Internally, ASUS settled on the Atom Z3740, a quad-core Bay Trail SKU clocked lower than the one we previewed earlier today. The max non-turbo frequency on the Z3740 is 1.33GHz, with a max turbo of 1.86GHz. Since this isn't a D-SKU, ASUS settled on a dual-channel (2x64-bit) LPDDR3 memory interface.

Much like the Bay Trail FFRD we tested, the T100 is equipped with 2GB of LPDDR3. NAND storage options include 32GB or 64GB eMMC. There's also a single microSD card reader.

Other IO includes a micro USB port for charging (and/or external USB devices), a micro HDMI output and a headphone/mic jack.
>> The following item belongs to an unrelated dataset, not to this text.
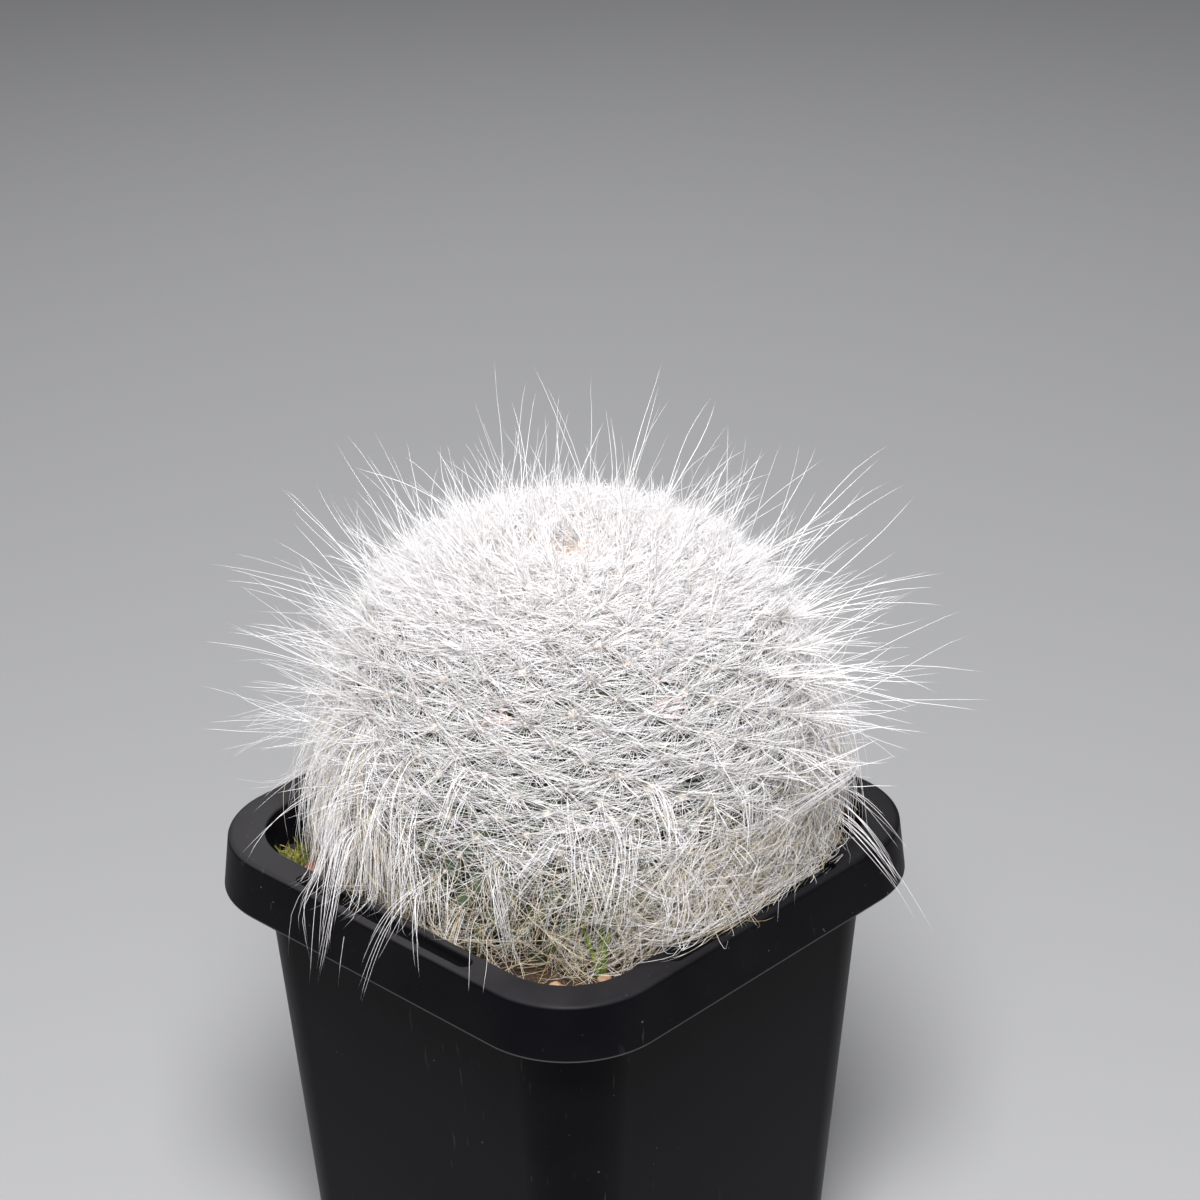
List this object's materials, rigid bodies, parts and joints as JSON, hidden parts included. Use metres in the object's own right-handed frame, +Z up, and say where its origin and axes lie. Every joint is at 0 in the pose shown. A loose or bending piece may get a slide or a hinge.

There's keyboard dock included (!!) that adds a USB 3.0 port. ASUS claims they used the Thinkpad and MacBook keyboards as the benchmarks to evaluate the T100 against.

The T100 ships with an integrated 31Wh battery. ASUS promises up to 11 hours of battery life thanks to the Bay Trail silicon inside. The tablet measures 10.4" x 6.7" x 0.41" (0.93" thick with the dock) and weighs 550g/1.2 lbs (2.4 lbs with the dock).

On the software side, in addition to Windows 8.1 you get a pre-installed copy of Office 2013. 

The T100 is extremely interesting as it's truly a reimagining of the netbooks of 5 years ago. It's thinner, lighter and much faster.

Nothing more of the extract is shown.